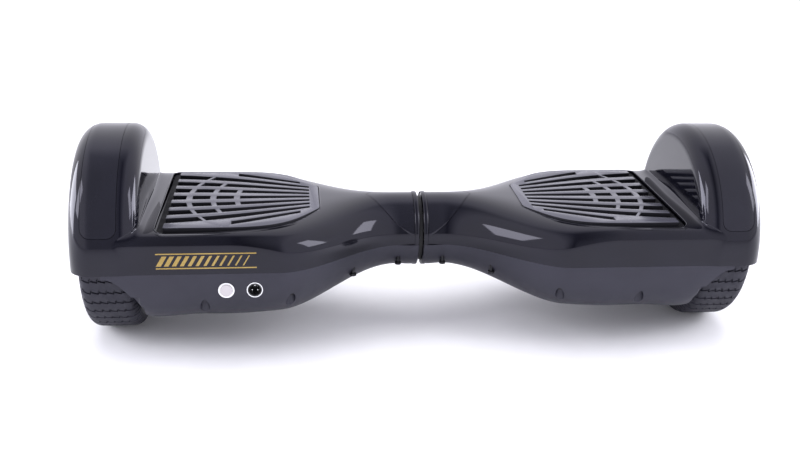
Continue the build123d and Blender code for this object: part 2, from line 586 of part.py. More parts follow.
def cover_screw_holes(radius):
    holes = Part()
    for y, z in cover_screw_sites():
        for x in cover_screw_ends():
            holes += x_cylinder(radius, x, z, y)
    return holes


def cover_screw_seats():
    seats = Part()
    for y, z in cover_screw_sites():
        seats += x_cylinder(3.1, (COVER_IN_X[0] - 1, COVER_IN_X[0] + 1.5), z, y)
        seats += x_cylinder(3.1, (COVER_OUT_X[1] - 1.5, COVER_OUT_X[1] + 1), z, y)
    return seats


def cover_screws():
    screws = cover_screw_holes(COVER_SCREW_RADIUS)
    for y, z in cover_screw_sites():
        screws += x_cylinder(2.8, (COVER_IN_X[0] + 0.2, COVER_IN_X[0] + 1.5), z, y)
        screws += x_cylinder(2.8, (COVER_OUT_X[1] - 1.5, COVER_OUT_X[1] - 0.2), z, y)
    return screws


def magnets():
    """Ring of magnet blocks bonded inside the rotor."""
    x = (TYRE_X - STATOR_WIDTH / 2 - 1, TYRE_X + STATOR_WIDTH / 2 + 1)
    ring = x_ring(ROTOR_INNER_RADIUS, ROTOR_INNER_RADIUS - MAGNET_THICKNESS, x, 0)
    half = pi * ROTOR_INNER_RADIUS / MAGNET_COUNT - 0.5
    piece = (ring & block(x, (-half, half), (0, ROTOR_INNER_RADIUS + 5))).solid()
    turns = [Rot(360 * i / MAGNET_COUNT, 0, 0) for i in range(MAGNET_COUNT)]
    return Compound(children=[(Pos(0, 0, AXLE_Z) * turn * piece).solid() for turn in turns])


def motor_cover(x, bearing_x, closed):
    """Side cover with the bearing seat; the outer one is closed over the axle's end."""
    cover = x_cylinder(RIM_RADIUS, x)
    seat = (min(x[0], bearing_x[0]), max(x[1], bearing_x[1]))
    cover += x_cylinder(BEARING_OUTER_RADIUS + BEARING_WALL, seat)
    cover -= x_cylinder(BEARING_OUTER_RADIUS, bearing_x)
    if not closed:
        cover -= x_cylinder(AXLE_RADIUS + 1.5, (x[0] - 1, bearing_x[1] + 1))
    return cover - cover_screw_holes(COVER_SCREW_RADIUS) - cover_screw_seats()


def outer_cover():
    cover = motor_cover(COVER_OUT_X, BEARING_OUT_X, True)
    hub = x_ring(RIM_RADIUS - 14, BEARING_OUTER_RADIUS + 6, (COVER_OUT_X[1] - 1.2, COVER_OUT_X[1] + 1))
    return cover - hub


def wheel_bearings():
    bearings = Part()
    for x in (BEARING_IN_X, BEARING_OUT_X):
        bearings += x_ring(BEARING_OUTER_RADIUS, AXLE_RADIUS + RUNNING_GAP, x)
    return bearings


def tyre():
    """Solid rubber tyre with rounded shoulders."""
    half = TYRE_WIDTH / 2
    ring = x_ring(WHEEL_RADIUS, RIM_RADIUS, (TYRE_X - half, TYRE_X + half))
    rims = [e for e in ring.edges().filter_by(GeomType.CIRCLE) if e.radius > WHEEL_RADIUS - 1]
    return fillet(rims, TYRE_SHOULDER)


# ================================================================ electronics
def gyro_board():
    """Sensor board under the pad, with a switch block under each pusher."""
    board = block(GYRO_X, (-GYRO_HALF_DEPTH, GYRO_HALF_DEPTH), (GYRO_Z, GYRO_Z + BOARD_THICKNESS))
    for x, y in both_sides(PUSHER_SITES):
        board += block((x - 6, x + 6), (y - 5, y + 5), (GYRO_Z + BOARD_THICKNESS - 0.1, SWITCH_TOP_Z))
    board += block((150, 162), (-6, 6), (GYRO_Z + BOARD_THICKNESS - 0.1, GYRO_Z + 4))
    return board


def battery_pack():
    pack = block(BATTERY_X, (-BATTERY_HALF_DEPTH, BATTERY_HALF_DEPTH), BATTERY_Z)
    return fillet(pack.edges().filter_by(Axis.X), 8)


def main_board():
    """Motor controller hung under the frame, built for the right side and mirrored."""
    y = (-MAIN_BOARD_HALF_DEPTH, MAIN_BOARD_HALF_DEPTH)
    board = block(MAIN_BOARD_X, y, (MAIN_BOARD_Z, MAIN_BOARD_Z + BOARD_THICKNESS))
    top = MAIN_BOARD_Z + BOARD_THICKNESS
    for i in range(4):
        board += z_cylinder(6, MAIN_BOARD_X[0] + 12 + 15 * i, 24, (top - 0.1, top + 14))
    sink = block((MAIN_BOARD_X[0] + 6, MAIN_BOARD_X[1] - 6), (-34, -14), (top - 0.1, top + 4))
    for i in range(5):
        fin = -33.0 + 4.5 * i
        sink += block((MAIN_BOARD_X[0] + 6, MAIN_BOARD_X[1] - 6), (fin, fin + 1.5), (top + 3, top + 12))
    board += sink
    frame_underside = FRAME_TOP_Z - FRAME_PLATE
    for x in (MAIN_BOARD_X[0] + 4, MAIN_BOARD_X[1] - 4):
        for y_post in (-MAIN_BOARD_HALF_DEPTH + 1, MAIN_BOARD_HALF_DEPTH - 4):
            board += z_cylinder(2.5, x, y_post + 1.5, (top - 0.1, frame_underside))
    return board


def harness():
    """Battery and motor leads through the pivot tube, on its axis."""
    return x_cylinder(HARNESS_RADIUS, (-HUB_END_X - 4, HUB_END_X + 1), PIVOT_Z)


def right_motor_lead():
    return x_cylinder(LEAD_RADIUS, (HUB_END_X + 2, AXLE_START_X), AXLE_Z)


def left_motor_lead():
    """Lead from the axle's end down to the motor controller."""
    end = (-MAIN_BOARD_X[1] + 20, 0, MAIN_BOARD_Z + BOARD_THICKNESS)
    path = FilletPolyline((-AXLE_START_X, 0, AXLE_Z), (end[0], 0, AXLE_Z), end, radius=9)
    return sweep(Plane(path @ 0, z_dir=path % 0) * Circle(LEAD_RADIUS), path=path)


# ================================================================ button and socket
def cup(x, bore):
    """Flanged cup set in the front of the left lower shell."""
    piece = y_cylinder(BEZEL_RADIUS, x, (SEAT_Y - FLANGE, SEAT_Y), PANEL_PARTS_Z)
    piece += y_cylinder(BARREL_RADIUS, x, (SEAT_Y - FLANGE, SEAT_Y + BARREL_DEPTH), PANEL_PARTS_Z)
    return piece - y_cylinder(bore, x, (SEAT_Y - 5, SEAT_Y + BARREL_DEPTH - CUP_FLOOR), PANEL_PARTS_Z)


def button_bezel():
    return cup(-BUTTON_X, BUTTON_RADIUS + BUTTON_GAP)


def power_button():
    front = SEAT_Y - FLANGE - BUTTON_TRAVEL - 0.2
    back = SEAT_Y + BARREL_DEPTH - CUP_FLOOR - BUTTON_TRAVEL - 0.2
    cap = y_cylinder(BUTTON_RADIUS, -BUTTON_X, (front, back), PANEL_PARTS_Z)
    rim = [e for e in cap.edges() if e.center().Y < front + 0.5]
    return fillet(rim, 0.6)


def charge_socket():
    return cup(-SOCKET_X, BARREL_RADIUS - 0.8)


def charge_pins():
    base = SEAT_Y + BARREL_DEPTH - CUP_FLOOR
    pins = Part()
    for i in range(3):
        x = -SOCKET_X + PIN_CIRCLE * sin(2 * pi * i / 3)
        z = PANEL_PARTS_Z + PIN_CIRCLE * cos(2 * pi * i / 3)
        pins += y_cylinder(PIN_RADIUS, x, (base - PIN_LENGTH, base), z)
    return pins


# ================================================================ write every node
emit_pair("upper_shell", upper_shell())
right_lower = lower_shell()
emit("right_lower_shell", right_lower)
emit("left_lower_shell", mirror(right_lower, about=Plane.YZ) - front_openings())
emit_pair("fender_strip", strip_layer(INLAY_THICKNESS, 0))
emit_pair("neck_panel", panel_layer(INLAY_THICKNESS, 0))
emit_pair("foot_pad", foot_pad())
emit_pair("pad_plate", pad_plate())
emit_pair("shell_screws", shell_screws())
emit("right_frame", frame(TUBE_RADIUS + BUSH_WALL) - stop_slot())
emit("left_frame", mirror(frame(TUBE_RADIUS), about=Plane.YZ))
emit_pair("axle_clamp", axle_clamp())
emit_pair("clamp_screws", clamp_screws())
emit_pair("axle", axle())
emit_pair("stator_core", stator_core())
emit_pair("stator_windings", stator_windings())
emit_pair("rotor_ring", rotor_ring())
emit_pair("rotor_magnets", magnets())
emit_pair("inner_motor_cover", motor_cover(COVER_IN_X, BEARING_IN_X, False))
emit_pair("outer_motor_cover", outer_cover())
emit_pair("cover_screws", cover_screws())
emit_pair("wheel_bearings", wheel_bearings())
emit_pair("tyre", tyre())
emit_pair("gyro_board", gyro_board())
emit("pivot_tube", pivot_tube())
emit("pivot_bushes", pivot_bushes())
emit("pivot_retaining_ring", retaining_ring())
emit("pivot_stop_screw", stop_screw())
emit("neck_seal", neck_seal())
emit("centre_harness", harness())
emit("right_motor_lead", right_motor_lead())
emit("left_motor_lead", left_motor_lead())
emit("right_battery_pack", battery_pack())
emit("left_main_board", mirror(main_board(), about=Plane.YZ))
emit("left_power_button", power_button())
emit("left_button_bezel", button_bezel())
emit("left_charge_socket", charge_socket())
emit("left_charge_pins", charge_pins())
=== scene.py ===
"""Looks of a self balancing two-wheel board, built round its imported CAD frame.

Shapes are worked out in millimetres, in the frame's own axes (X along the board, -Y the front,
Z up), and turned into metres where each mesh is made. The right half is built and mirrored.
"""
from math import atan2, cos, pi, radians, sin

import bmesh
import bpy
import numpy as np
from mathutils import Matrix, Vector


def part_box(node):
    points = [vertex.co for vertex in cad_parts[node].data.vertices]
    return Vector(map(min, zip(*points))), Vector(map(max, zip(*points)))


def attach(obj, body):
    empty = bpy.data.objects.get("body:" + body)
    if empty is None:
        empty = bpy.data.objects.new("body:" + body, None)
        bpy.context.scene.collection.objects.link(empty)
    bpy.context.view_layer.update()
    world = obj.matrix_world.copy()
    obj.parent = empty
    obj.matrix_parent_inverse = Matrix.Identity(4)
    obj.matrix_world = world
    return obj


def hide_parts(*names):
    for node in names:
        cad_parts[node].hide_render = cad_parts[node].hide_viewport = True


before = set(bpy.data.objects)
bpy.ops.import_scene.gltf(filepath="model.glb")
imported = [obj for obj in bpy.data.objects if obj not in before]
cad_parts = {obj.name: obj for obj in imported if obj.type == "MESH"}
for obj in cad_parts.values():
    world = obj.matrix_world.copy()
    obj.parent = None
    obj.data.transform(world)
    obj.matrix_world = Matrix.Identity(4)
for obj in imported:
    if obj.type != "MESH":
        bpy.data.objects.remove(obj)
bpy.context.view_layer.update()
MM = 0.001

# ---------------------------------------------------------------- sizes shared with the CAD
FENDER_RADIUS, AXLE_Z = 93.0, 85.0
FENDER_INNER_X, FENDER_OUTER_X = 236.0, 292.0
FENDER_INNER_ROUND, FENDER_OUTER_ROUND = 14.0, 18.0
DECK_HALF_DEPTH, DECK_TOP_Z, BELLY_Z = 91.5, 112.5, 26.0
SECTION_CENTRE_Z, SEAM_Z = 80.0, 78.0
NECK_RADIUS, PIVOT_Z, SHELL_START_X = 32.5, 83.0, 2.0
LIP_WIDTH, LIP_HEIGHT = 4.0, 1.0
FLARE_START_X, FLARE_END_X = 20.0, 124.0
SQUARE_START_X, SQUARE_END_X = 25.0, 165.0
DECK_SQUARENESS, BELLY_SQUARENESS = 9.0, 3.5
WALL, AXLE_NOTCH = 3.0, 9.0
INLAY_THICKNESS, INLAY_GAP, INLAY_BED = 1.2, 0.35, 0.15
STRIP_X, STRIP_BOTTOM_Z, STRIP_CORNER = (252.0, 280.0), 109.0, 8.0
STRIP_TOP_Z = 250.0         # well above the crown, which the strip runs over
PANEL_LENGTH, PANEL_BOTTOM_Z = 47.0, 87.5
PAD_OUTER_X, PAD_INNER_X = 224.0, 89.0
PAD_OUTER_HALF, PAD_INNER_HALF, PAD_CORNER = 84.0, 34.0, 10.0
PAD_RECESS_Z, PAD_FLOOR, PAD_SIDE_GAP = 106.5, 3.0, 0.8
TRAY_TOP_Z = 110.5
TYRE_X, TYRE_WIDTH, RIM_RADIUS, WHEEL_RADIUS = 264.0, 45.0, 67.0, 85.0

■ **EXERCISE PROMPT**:
Only the lines from the first line of the material above through the line that contains "return screws" should be quoted, each one exactly.

■ **WRITTEN RESPONSE**:
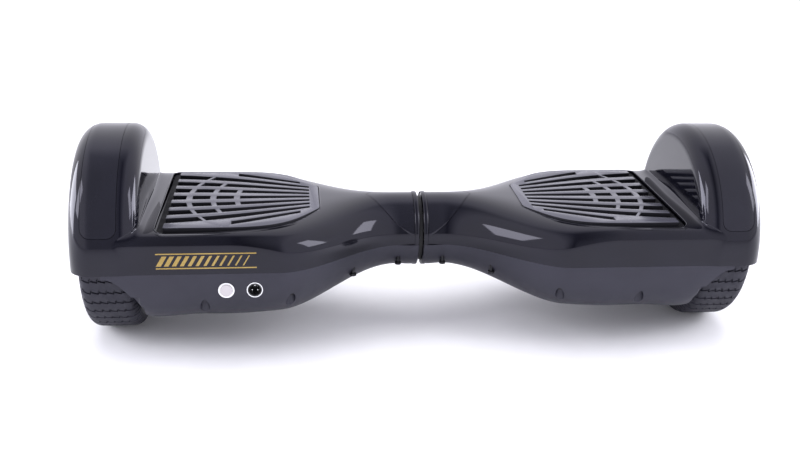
Continue the build123d and Blender code for this object: part 2, from line 586 of part.py. More parts follow.
def cover_screw_holes(radius):
    holes = Part()
    for y, z in cover_screw_sites():
        for x in cover_screw_ends():
            holes += x_cylinder(radius, x, z, y)
    return holes


def cover_screw_seats():
    seats = Part()
    for y, z in cover_screw_sites():
        seats += x_cylinder(3.1, (COVER_IN_X[0] - 1, COVER_IN_X[0] + 1.5), z, y)
        seats += x_cylinder(3.1, (COVER_OUT_X[1] - 1.5, COVER_OUT_X[1] + 1), z, y)
    return seats


def cover_screws():
    screws = cover_screw_holes(COVER_SCREW_RADIUS)
    for y, z in cover_screw_sites():
        screws += x_cylinder(2.8, (COVER_IN_X[0] + 0.2, COVER_IN_X[0] + 1.5), z, y)
        screws += x_cylinder(2.8, (COVER_OUT_X[1] - 1.5, COVER_OUT_X[1] - 0.2), z, y)
    return screws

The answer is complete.